The truth is that therapy in depth is actually a form of spiritual transformation and it will only ever be a minority that will under-take it. Buddha did not try to convert the whole world to a mass religion, he tried, rather, to cultivate a cadre of people who could be a leaven in society. There will be a few with but little dust in their eyes.
Perhaps part of the problem is that psychotherapy has tried to be a profession within the frame of a meritocratic society. Get your certificate, join and institute and set up shop is a formula that, on the one hand, makes therapy available as a purchasable commodity, yet, at the same time, and by the same token, makes a matter of the heart into a matter of the pocket.
In the modern world, money is the common measure of worth. Sometimes, therefore, that is the only way of doing things effectively. However, we should not be deceived into thinking that that is the real core of the matter. Therapy is a matter of soul and spirit and such mysteries are not amenable to mass production.
A related problem has been the emphasis on method, as though once one has the right technique it matters not who applies it. The attempt to produce a taxonomy of human problems each with a matching treatment, generally known as the medical model, simply does not accord with reality. The DSM is an fascinating work of fiction and a periodic check on where the story of American psychiatry has got to, but it is not a guide to treatment.
The factors that matter in psychotherapy are what are called the generic ones, like empathy, positive regard and non-judgementalism and these, if they are genuine, are essentially qualities of the person of the therapist, not features of method technically applied. When a student counsellor comes to supervision and says, "I used empathy in this case"one knows immediately that they have missed the point.
All this, of course, throws up the difficulty of training. How is one to turn a person into a therapist? If there is any relationship between ability to pass examinations in counselling theory and ability to help souls in distress, it appears to be an inverse one. The real teacher is life itself. There is probably more to be learnt from good literature than from most psychology text books.
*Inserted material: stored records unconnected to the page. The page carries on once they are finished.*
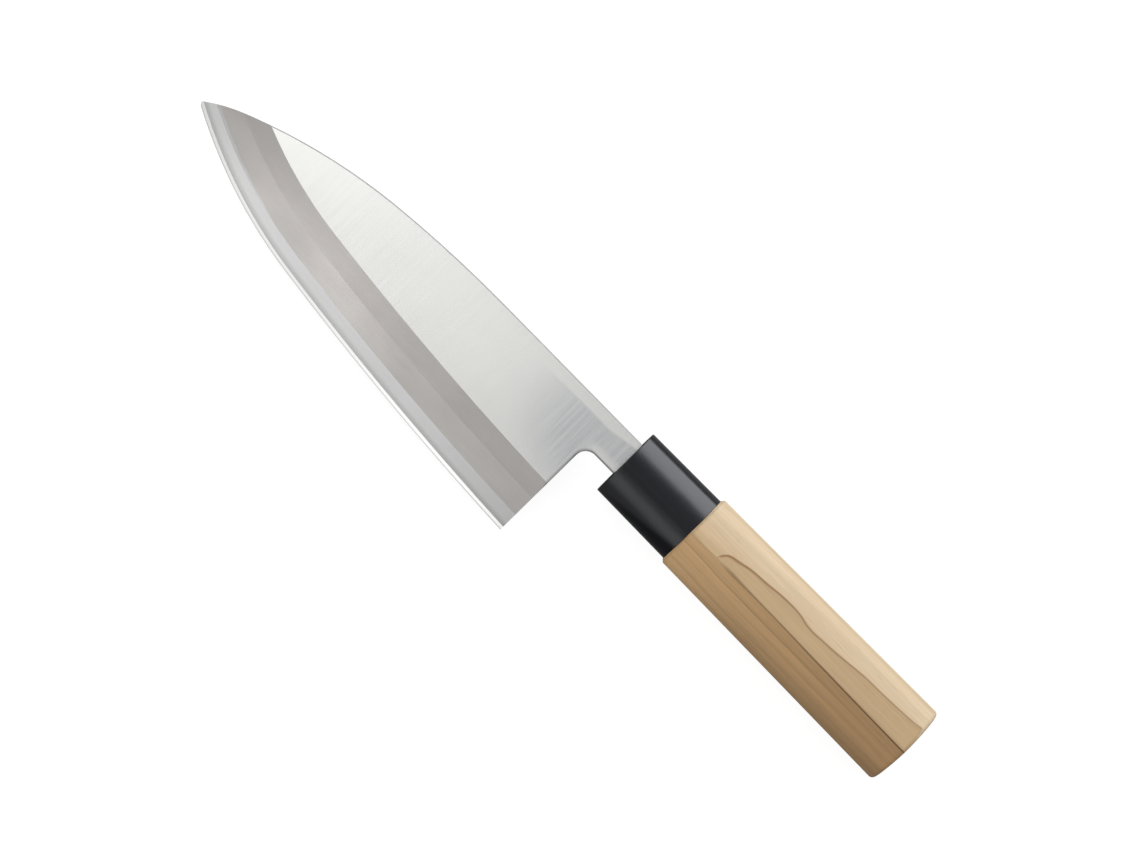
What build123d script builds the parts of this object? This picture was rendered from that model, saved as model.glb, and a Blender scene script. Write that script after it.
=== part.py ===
from build123d import *
import math
import os

# A deba knife of the traditional one-sided kind, in millimetres, lying with its bevelled face up.
# +X runs from the tip to the butt, +Y from the cutting edge to the spine, +Z out of the bevelled face.
# The origin is on the flat back, where the line of the heel crosses the centreline of the handle.

# Blade in plan
blade_length = 165.0
heel_drop = 43.8
tip_drop = 15.8
spine_rise = 7.7
neck_length = 12.5
neck_drop = 5.4
neck_radius = 4.2
neck_insert = 2.5

# Cutting edge: a nearly straight run from the heel, the belly, and a small rounding at the tip
heel_rake = 2.13
belly_start_share = 0.648
belly_rise_share = 0.315
tip_round_length = 1.35
tip_round_height = 1.5

# Spine: straight from the handle, then a fall in three arcs to the tip
spine_straight_share = 0.308
spine_middle_share = 0.590
spine_middle_fall_share = 0.1055
spine_front_share = 0.927
spine_front_fall_share = 0.708

# Blade in thickness: the flat face slopes down to the tip
heel_thickness = 4.8
tip_thickness = 2.2
spine_chamfer = 0.4
neck_round = 0.9

# Bevel ground on the upper face, with two facets and a fine third one at the edge
bevel_width_heel = 21.3
bevel_width_tip = 19.0
facet_width_heel = 14.4
facet_width_tip = 12.4
facet_crown = 0.12
edge_thickness = 0.30
edge_land = 0.08
micro_bevel_width = 1.45
bevel_stations = 16

# Hard steel on the back, thinner towards the tip, ending in the neck
steel_thickness_heel = 1.80
steel_thickness_tip = 0.87
steel_end = 8.0

# Hollow ground into the back, inside a flat rim
hollow_depth = 0.42
hollow_rim = 0.5
hollow_heel_gap = 3.0
hollow_tip_gap = 6.0
hollow_stations = 13
hollow_rim_lift_share = 0.2
hollow_end_lift_share = 1.1
hollow_lift_power = 4

# Tang inside the handle
tang_length = 78.0
tang_shoulder = 1.2
tang_root_thickness = 4.4
tang_end_height = 5.5
tang_end_thickness = 2.8
tang_end_round = 1.0

# Ferrule
ferrule_length = 30.5
ferrule_front_half_width = 12.65
ferrule_back_half_width = 12.88
ferrule_front_back_depth = 9.2
ferrule_back_back_depth = 9.4
ferrule_front_ridge_height = 9.7
ferrule_back_ridge_height = 9.9
ferrule_side_radius = 6.6
ferrule_flank_radius = 25.0
ferrule_ridge_radius = 6.0
ferrule_front_round = 0.4
ferrule_back_round = 0.15

# Wooden grip
grip_length = 98.0
grip_front_half_width = 14.05
grip_butt_half_width = 14.9
grip_front_back_depth = 10.4
grip_butt_back_depth = 11.2
grip_front_ridge_height = 10.9
grip_butt_ridge_height = 11.7
grip_side_radius = 7.4
grip_flank_radius = 500.0
grip_front_ridge_radius = 0.9
grip_front_chamfer = 0.9
butt_dome_radius = 125.0
butt_round = 1.5
butt_ridge_ease_share = 1.12
ridge_offset_front = 0.7
ridge_offset_butt = 1.4

# Tenon of the grip inside the ferrule, the seal in the mouth, and their fits
tenon_half_width = 10.2
tenon_half_depth = 7.3
tenon_clearance = 0.05
socket_clearance = 0.15
seal_clearance = 0.03
seal_thickness = 1.2
mouth_recess = 0.6

# One overrun serves every cut
overrun = 4.0

# Two points closer than this are the same
hair = 0.01

# Places along the handle
mouth_x = neck_length
neck_end_x = neck_length + neck_insert
grip_front_x = mouth_x + ferrule_length
butt_x = grip_front_x + grip_length
tang_end_x = neck_end_x + tang_length


def face_height(x):
    """Height of the flat upper face above the back, at a place along the blade."""
    return heel_thickness + (heel_thickness - tip_thickness) * x / blade_length


def steel_height(x):
    """Height of the weld between steel and iron above the back, at a place along the blade."""
    return steel_thickness_heel + (steel_thickness_heel - steel_thickness_tip) * x / blade_length


handle_height = face_height(mouth_x) / 2

# The cutting edge, from the heel to the tip
heel = Vector(0, -heel_drop)
tip = Vector(-blade_length, -tip_drop)
edge_rise = heel_drop - tip_drop
belly = Vector(-blade_length * belly_start_share, -heel_drop + edge_rise * belly_rise_share)
tip_corner = Vector(-blade_length + tip_round_length, -tip_drop - tip_round_height)
heel_tangent = Vector(-1, 0).rotate(Axis.Z, -heel_rake)
edge_run = TangentArc(heel, belly, tangent=heel_tangent)
edge_belly = TangentArc(belly, tip_corner, tangent=edge_run % 1)
edge_tip = TangentArc(tip_corner, tip, tangent=edge_belly % 1)
edge_lines = [edge_run, edge_belly, edge_tip]

# The spine, from where it starts to fall to the tip
spine_fall = spine_rise + tip_drop
spine_start = Vector(-blade_length * spine_straight_share, spine_rise)
spine_middle = Vector(
    -blade_length * spine_middle_share,
    spine_rise - spine_fall * spine_middle_fall_share,
)
spine_front = Vector(
    -blade_length * spine_front_share,
    spine_rise - spine_fall * spine_front_fall_share,
)
spine_line = Line((neck_end_x, spine_rise), spine_start)
spine_back_arc = TangentArc(spine_start, spine_middle, tangent=(-1, 0))
spine_middle_arc = TangentArc(spine_middle, spine_front, tangent=spine_back_arc % 1)
spine_tip_arc = TangentArc(spine_front, tip, tangent=spine_middle_arc % 1)
spine_lines = [spine_line, spine_back_arc, spine_middle_arc, spine_tip_arc]

# The underside of the neck and the throat that turns down into the heel
neck_line = Line((neck_end_x, -neck_drop), (neck_radius, -neck_drop))
throat_arc = JernArc(neck_line @ 1, tangent=(-1, 0), radius=neck_radius, arc_size=90)


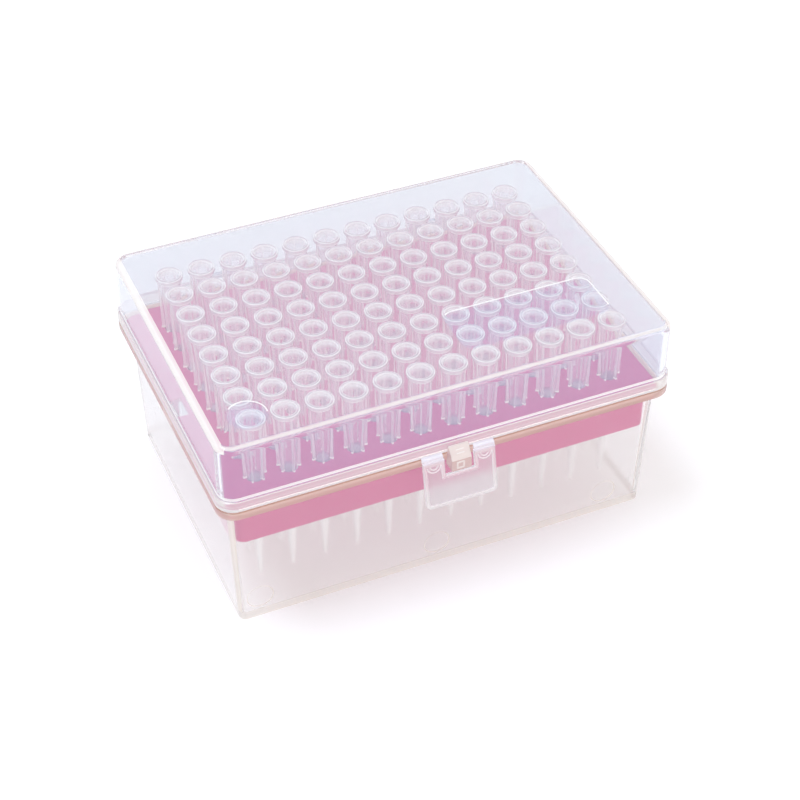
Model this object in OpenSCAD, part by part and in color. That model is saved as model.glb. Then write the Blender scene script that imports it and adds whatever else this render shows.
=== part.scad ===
// Hinged box of 96 racked pipette tips: open base, drop-in tray, clear lid, front latch flap.
// Millimetres. Origin at the middle of the underside, Z up, latch towards -Y, hinge towards +Y.

/* [Base] */
// Outside length of the base along X, at the foot of its walls
base_w = 116.6; // [116:0.1:117.2]
// Outside depth of the base along Y, at the foot of its walls
base_d = 80.1; // [79.5:0.1:80.5]
// Moulding draft: how far the walls lean out for each millimetre of height
base_draft = 0.031; // [0:0.001:0.035]
// Height of the parting plane, where lid and base meet
part_z = 42.7; // [41:0.1:46]
// Wall thickness of the base
base_wall = 1.4; // [1:0.1:1.6]
// Floor thickness of the base
base_floor = 1.8; // [1.2:0.1:2.2]
// Radius of the rounded bottom edge
base_edge = 1.2; // [0.6:0.1:1.8]
// Height of the rim band round the mouth
rim_h = 2.7; // [2.6:0.1:3.2]

/* [Lid] */
// Outside length of the lid walls along X
lid_w = 123.4; // [122.8:0.1:123.8]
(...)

I hope that at Eleusis, while we will offer workshops and host training programmes, we shall be able to hang onto the basic spirit of education for its own sake, learning that springs from the need of the soul rather than the calculations of career planning or faith in mere technical expertise. In taking this stance one is standing against the current and defying the spirit of our times, but there is, I believe, a greater and less ephemeral spirit that demands no less of us.